Here on Earth, we won’t see a last quarter moon again until February 7. Then, as we gaze toward the moon, the lunar terminator will show you where it’s sunset on the last quarter moon.

And on that future date – February 7, 2018 – from the vantage point of the last quarter moon, Earth’s terminator will show you where it’s sunrise on a first quarter Earth, as illustrated below.

Image via Earthview. Simulation of the first quarter Earth as viewed from the last quarter moon (2018 February 7 at 15:54 UTC). As seen from the moon, the Earth’s terminator represents sunrise and the Earth is waxing toward full phase.

One half of the Earth – and one half of the moon – are always illuminated by sunlight.

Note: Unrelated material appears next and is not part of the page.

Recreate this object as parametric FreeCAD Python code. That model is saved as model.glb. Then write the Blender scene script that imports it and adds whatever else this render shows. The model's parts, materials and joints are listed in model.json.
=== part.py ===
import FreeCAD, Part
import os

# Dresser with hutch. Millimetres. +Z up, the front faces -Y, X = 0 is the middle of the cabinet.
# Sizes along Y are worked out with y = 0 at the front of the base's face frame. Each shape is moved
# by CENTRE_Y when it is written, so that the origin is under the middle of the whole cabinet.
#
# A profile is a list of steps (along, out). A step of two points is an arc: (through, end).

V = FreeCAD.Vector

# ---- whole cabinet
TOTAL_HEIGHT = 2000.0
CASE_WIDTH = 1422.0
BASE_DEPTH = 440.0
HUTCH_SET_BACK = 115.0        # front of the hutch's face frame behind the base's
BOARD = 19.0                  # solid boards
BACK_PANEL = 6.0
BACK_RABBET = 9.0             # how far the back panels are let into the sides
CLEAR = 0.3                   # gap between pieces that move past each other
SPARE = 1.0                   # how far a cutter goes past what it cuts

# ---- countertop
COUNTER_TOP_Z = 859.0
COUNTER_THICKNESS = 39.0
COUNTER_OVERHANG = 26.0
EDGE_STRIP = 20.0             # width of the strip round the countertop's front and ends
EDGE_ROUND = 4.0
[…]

Meanwhile, on both the Earth and the moon, half of each world is submerged, continuously, in its own shadow. Day and night on Earth. Day and night on the moon. At first quarter moon, we see half the moon’s day side, and half its night side.

The lunar terminator – line dividing day from night – can give you your best three-dimensional views of the lunar terrain through binoculars or a telescope. Try looking in evening twilight, when the sky isn’t quite dark yet, to eliminate glare from the moon itself.

The exact first quarter moon for January 2018 is reached at 22:20 Universal Time (UTC) on January 24. Although this first quarter moon happens at the same instant worldwide, it occurs at different times by the clock, depending on one’s time zone. Here, in the mainland United States, the exact first quarter moon occurs on January 24 at 5:20 p.m. EST, 4:20 p.m. CST, 3:20 p.m. MST and 2:20 p.m. PST.

Click here to see animation. As seen from the north side of the moon's orbital plane, the Earth rotates counterclockwise on its rotational axis, and the moon revolves counterclockwise around Earth. The terminators of the Earth and moon align at first and last quarter moon.

Click here to see animation. | As seen from the north side of the moon’s orbital plane, Earth rotates counterclockwise on its rotational axis, and the moon revolves counterclockwise around Earth. The terminators of the Earth and moon align at first and last quarter moon.

Bottom line: Enjoy the January 24, 2018, first quarter moon! And know that the Earth and moon are like mirrors to each other in that – when we see a first quarter moon in our sky – those on the moon would see a last quarter Earth.